2. Asset price fluctuation
A less direct but probably more fundamental shock is asset price fluctuation as a result of capital flight. Given that leverage typically increases significantly when the Federal Reserve cuts interest rates and the global cost of financing decreases, sudden cost increases in financing and shortage of domestic capital would cause both corporate earnings and asset prices to drop substantially. Such depressed asset prices will cause not only the level of indebtedness to rise rapidly, which further increases a country’s debt burden, but also impairs the asset quality of a country’s financial institutions, which typically have large risk exposure to fluctuations.
3. Currency devaluation
Finally, increasing uncertainty regarding capital flight and domestic financial stability sometimes feeds back to the devaluation of the home country currency, which would further exacerbate capital flight and asset price depreciation.
In the past, similar trouble has led some emerging economies to substantially devalue their currency exchange rate. Others have instead chosen to default their debt, something that drastically increases the country’s borrowing costs in the future, causing an inability to refinance and the possible eventual collapse of its financial system.
Despite some such patterns emerging recently, it is important to keep in mind that history seldom repeats itself. For one, the global economy has sailed through uncharted water for quite some time since the start of the asset purchase programmes (quantitative easing) by the US Federal Reserve after the 2008 global financial crisis. Similar programmes by other leading central banks have provided so much liquidity to the global economy that even the ending and gradual reversal of such vast asset purchase plans may not hurt the baseline of global liquidity and asset prices as previous interest rate hikes did. After all, rising tides lift all boats; global liquidity will remain at historically high levels even after interest-rate increases.

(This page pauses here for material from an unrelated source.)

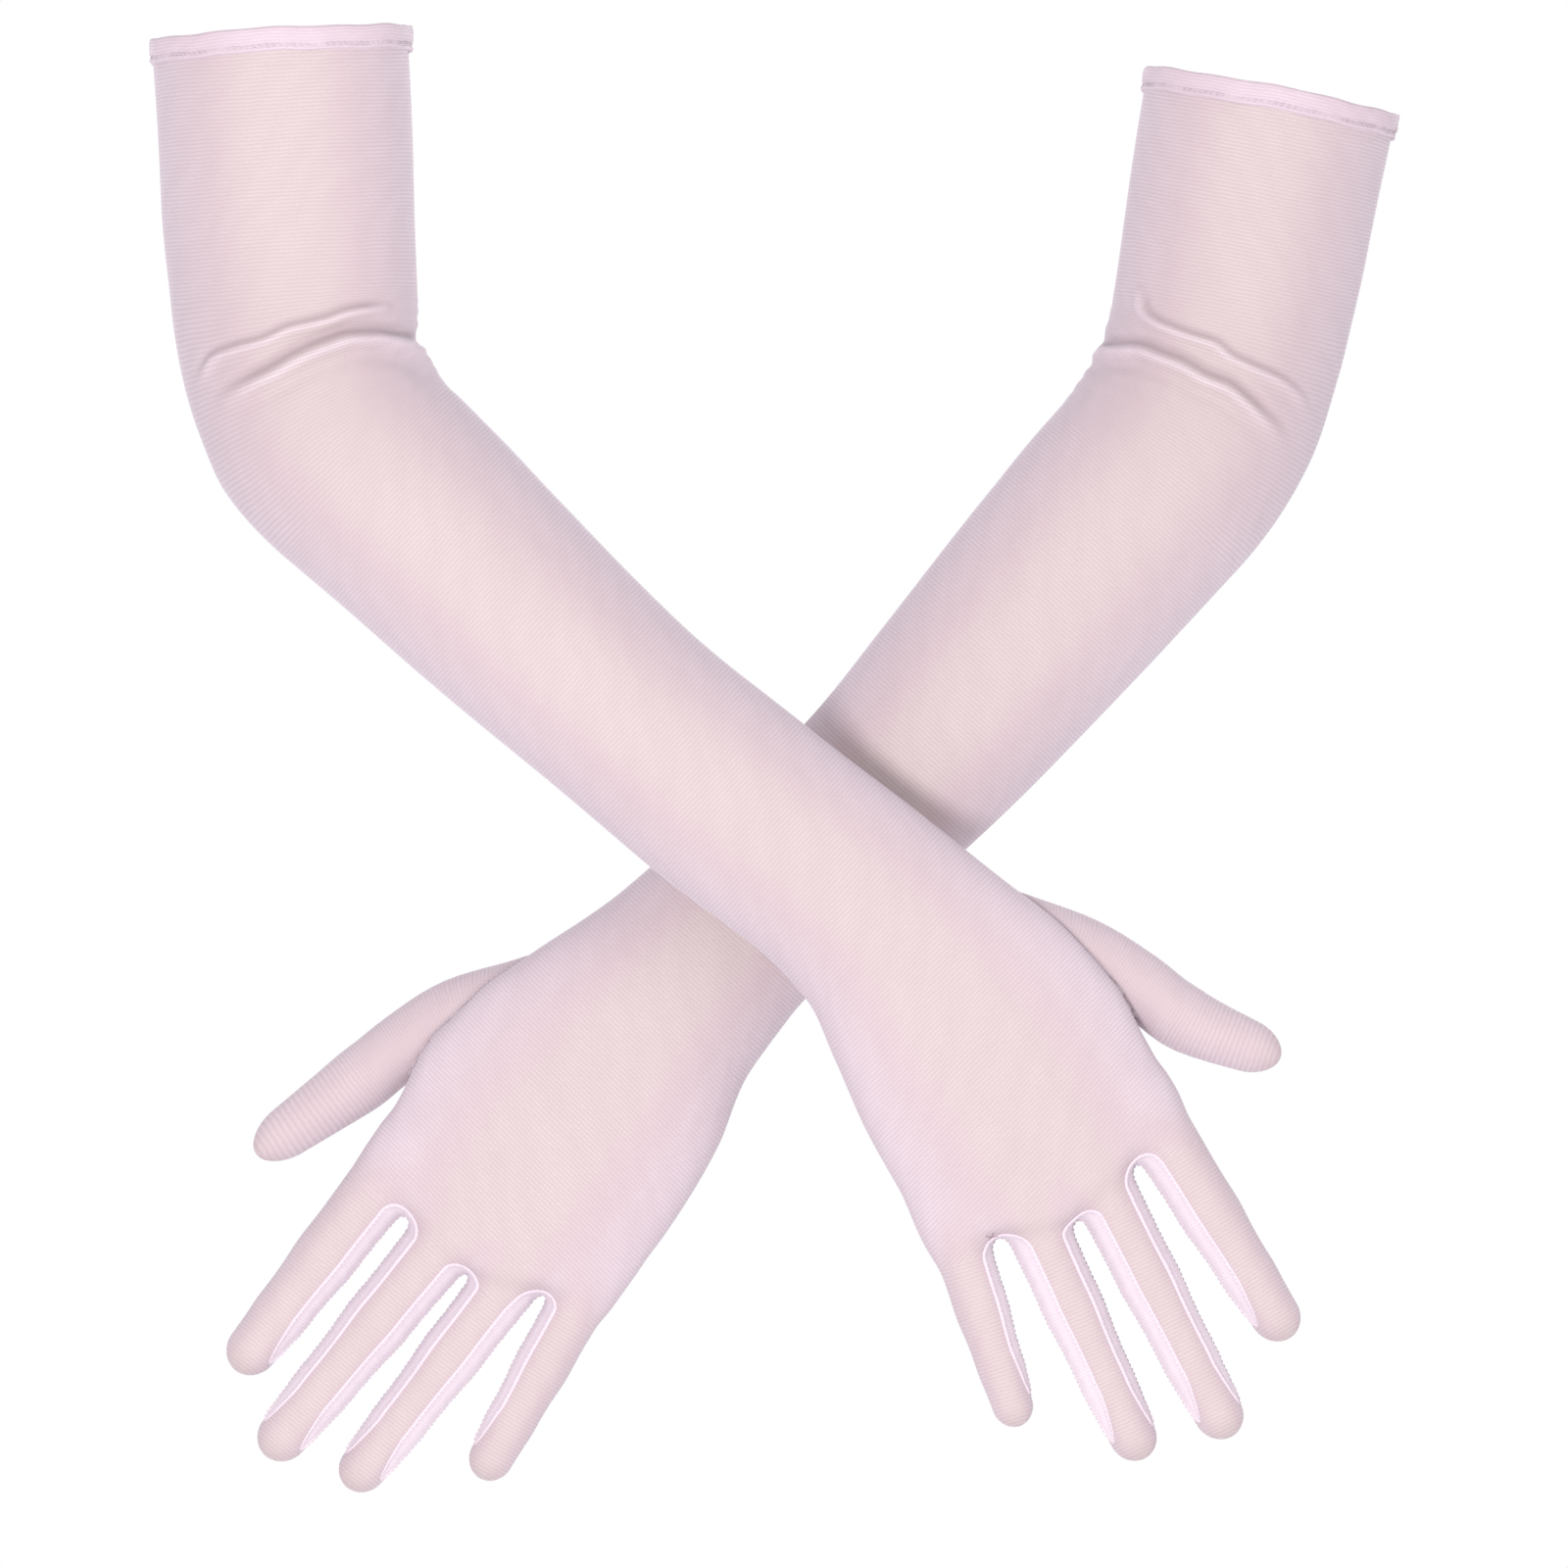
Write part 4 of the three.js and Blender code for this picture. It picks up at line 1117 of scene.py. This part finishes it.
def bend_finger(glove, finger, piece):
    ends = np.array([finger.cut, finger.cut + FINGER_BEND])
    hv = finger.fold[:2] + ends[:, None] * finger.way
    ends = glove.from_hand(np.column_stack([hv, np.full(2, finger.fold[2])]))
    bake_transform(piece, f"{glove.name}_hand", finger.body, start=ends[0] * MM, end=ends[1] * MM)


def bend_thumb(glove, piece):
    line = glove.thumb[0]
    at = THUMB_FREE * (len(line) - 1)
    start = line[int(at)]
    way = unit(line[-1] - start)
    ends = glove.from_hand(np.array([start, start + THUMB_BEND * way]))
    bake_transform(piece, f"{glove.name}_hand", f"{glove.name}_thumb",
             start=ends[0] * MM, end=ends[1] * MM)


# ------------------------------------------------------------------ strips between the fingers


def strip_path(glove, upper, lower, column):
    """Down the upper finger's side, round the crotch and up the lower one's, as rows of hand places
    across the strip, with each row's distance from the strip's pointed ends."""
    a, b = glove.fingers[upper], glove.fingers[lower]
    sa = np.append(np.arange(a.reach - STRIP_SHORT, a.cut, -0.8), a.cut)
    sb = np.append(np.arange(b.reach - STRIP_SHORT, b.cut, -0.8), b.cut)[::-1]
    turns = STRIP_TURN[glove.name]

    def rows(finger, s, way, turn):
        far = finger.reach - STRIP_SHORT - s
        half = STRIP_HALF / finger.half * np.sqrt(np.clip(far / 14, 0.02, 1))
        return finger.side_point(s[:, None], way, turn + column * half[:, None]), far

    pa, far_a = rows(a, sa, -1, turns[0])
    pb, far_b = rows(b, sb, 1, turns[1])
    near = 9.0 if upper != "ring" else 8.0
    c1 = pa[-1] - near * np.append(a.way, 0)
    c2 = pb[0] - near * np.append(b.way, 0)
    t = np.linspace(0, 1, 26)[1:-1, None, None]
    turn = curved(pa[-1], c1, c2, pb[0], t)
    turn[..., 2] = mix(pa[-1][:, 2], pb[0][:, 2], ease(t[..., 0]))
    far = np.concatenate([far_a, np.full(len(t), 99), far_b])
    return np.vstack([pa, turn, pb]), far, (len(pa) - 1, len(pa) + len(t))


def strips(glove):
    g = glove.name
    # from one edge of a strip to its middle: place across it, and height over the finger's skin
    half_columns = [-1.0, -0.97, -0.92, -0.86, -0.80, -0.72, -0.4]
    half_lift = [-0.15, 0.35, PIPING, PIPING + 0.05, 0.5, 0.24, 0.2]
    column = np.array(half_columns + [0] + [-c for c in half_columns[::-1]])
    lift = np.array(half_lift + [0.2] + half_lift[::-1])
    for upper, lower in zip(NAMES, NAMES[1:]):
        path, far, (enda, endb) = strip_path(glove, upper, lower, column)
        rows, n = len(path), len(column)
        on = glove.settle(path.reshape(-1, 3), 7, keep_depth=True)
        # even out the turn, where neighbouring rows crowd together
        grid = on.reshape(rows, n, 3)
        for _ in range(4):
            inner = grid[enda + 1:endb].copy()
            evened = (grid[enda:endb - 1] + 2 * inner + grid[enda + 2:endb + 1]) / 4
            evened = glove.settle(evened.reshape(-1, 3), 2, keep_depth=True)
            grid[enda + 1:endb] = evened.reshape(-1, n, 3)
        on = grid.reshape(-1, 3)
        out = units(glove.outward(on))
        wobble = 0.05 * np.sin(np.repeat(np.arange(rows), n) * 0.9 + np.tile(column, rows) * 2)
        height = np.tile(lift, rows) * np.repeat(ease(far / 3 + 0.3), n) + wobble
        places = glove.from_hand(on + out * height[:, None])
        normal = glove.in_frame(out)
        steps = np.linalg.norm(np.diff(path[:, n // 2], axis=0), axis=1)
        length = np.concatenate([[0], np.cumsum(steps)])
        spans = ((f"{upper}_strip_little_side", 0, enda, upper, f"{upper}_fourchette_little_side"),
                 (f"{upper}_{lower}_gusset", enda, endb, None, f"{upper}_{lower}_crotch"),
                 (f"{lower}_strip_thumb_side", endb, rows - 1, lower, f"{lower}_fourchette_thumb_side"))
        for name, first, last, finger, node in spans:
            name = f"{g}_{name}"
            pick = slice(first * n, (last + 1) * n)
            p, up = places[pick], normal[pick]
            count = last - first + 1
            piece = new_piece(name, p, facing_with(p, grid_faces(count, n, False), up), STRIP)
            lay_knit(piece, np.tile(column * STRIP_HALF, count),
                     np.repeat(length[first:last + 1], n), math.inf)
            paint(piece, "Side", np.tile(np.abs(column) ** 3, count))
            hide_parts(f"{g}_{node}")
            grid_p, grid_up = p.reshape(count, n, 3), up.reshape(count, n, 3)
            lines = [(grid_p[:, c] + grid_up[:, c] * 0.12, grid_up[:, c]) for c in (3, 11)]
            sewn = stitches(name + "_stitches", lines, THREAD, spacing=1.5, length=0.9, thickness=0.26)
            for made in (piece, sewn):
                if finger:
                    bend_finger(glove, glove.fingers[finger], made)
                else:
                    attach(made, f"{g}_hand")


def thread_ends(glove, down, wide, long=1.7):
    """Two ends of the sewing thread left crossed over a crotch."""
    lines = []
    for a, b in ((0.9, 0.5), (-0.6, 0.85)):
        k = np.linspace(-long, long, 7)
        p = glove.settle(np.column_stack([down + k * a, wide + k * b, np.full(7, -8.0)]), 8)
        out = units(glove.outward(p))
        lines.append((glove.from_hand(p + 0.95 * out), glove.in_frame(out)))
    ends = stitches(f"{glove.name}_thread_ends", lines, DARK_THREAD,
                    spacing=0.55, length=0.8, thickness=0.24)
    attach(ends, f"{glove.name}_hand")


# ------------------------------------------------------------------ light, floor and camera


def studio():
    world = bpy.data.worlds.new("Studio")
    bpy.context.scene.world = world
    world.use_nodes = True
    background = world.node_tree.nodes["Background"]
    background.inputs["Color"].default_value = (1, 1, 1, 1)
    background.inputs["Strength"].default_value = 1.0
    middle = (cad_box[0] + cad_box[1]) / 2

    def panel(name, place, size, power):
        light = bpy.data.lights.new(name, "AREA")
        light.shape, light.size, light.energy = "DISK", size, power
        lamp = bpy.data.objects.new(name, light)
        lamp.location = middle + type(middle)(place)
        lamp.rotation_mode = "QUATERNION"
        lamp.rotation_quaternion = (middle - lamp.location).to_track_quat("-Z", "Y")
        bpy.context.scene.collection.objects.link(lamp)

    panel("Key", (-0.4, -2.1, -0.3), 0.5, 41.0)
    panel("Fill", (1.4, -1.5, 0.6), 1.6, 9.0)
    panel("Back light", (0.5, 2.0, 0.5), 1.4, 24.0)

    mesh = bpy.data.meshes.new("Floor")
    radius, below, sides = 0.8, 0.19, 96
    low = cad_box[0].z - below
    rim = [(middle.x + math.cos(a) * radius, middle.y + math.sin(a) * radius, low)
           for a in np.linspace(0, 2 * math.pi, sides, endpoint=False)]
    mesh.from_pydata(rim, [], [tuple(range(sides))])
    floor = bpy.data.objects.new("Floor", mesh)
    bpy.context.scene.collection.objects.link(floor)
    pale, _, _, shader = material("Pale floor")
    shader.inputs["Base Color"].default_value = (0.9, 0.9, 0.9, 1)
    shader.inputs["Roughness"].default_value = 0.9
    mesh.materials.append(pale)

    # a long lens, level with the middle of the pair
    camera = bpy.data.objects.new("Camera", bpy.data.cameras.new("Camera"))
    bpy.context.scene.collection.objects.link(camera)
    view_wide, away, sensor = 0.464, 8.0, 36
    camera.data.sensor_width = sensor
    camera.data.lens = sensor * away / view_wide
    camera.data.clip_end = 100
    camera.location = (-0.1447, -0.04 - away, -0.2059)
    camera.rotation_euler = (math.pi / 2, 0, 0)
    bpy.context.scene.camera = camera
    bpy.context.scene.view_settings.view_transform = "Standard"


for name in ("left", "right"):
    glove = Glove(name)
    sleeve(glove)
    hem(glove)
    hand_and_fingers(glove)
    strips(glove)
thread_ends(glove, 87.5, -37.3)     # on the right glove, between ring and little finger
studio()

The flip side of this argument, however, is that given that global investors have been used to such easy monetary policy and excessive liquidity conditions for so long, any unexpected acceleration in the interest rate hike cycle runs great risk of dousing investor sentiment and disrupting global financial markets.
Of course, the exact outcome of a country’s debt situation greatly depends on the economic conditions and preparedness in each. After the 1998 south-east Asian financial crisis and the 2008 global financial crisis, many emerging economies improved greatly in terms of current account surplus and foreign reserve growths. What remains to be seen, however, is how far they have gone in terms of engaging in fundamental structural reform; the determining factor in their economic growth sustainability and resilience.
For example, as the largest emerging economy, China’s situation has shifted dynamically over the past decade. The size and impact of its economy increased tremendously after the 2008 global financial crisis, which set some a very successful example to other emerging economies and provided much-needed growth impetus to the global economy.
On the other hand, escalating nationwide leverage, bubble-like real estate prices, increasing incidents of default of publicly traded debts, and collapse of many peer-to-peer (P2P) lending platforms have all attracted attention to the fragility of China’s economic growth and financial system, just like many other emerging economies.
The good news is that China and many other emerging markets have all grown stronger, more experienced and resilient in case another crisis looms around the corner. The new concern is that these emerging economies may have accumulated much more debt than ever before.
Using the example of China again, its national level debt increased from about 160% of GDP in 2008 to over 260% of GDP in 2016. Part of the debt was used to fuel the 2009 4 trillion yuan ($586 billion) fiscal stimulus package that has crucially pulled the economy of China and the entire world out of slowdown and recession in the aftermath of the 2008 global financial crisis.
The longer-term implication is, however, that there is not very much room for China to unleash another huge wave of stimulus as it did in 2009. After all, some of the problems that China and other emerging economies face right now derive precisely from the consequences of the debt they have taken out previously.
In the end, emerging economies have to abandon the short-term debt-fueled growth model and find their own ways to increase labour productivity at a certain point. Only when that happens will emerging economies be able to finally outgrow their reliance on global business cycles and sensitive exposure to interest-rate decisions by the US Federal Reserve.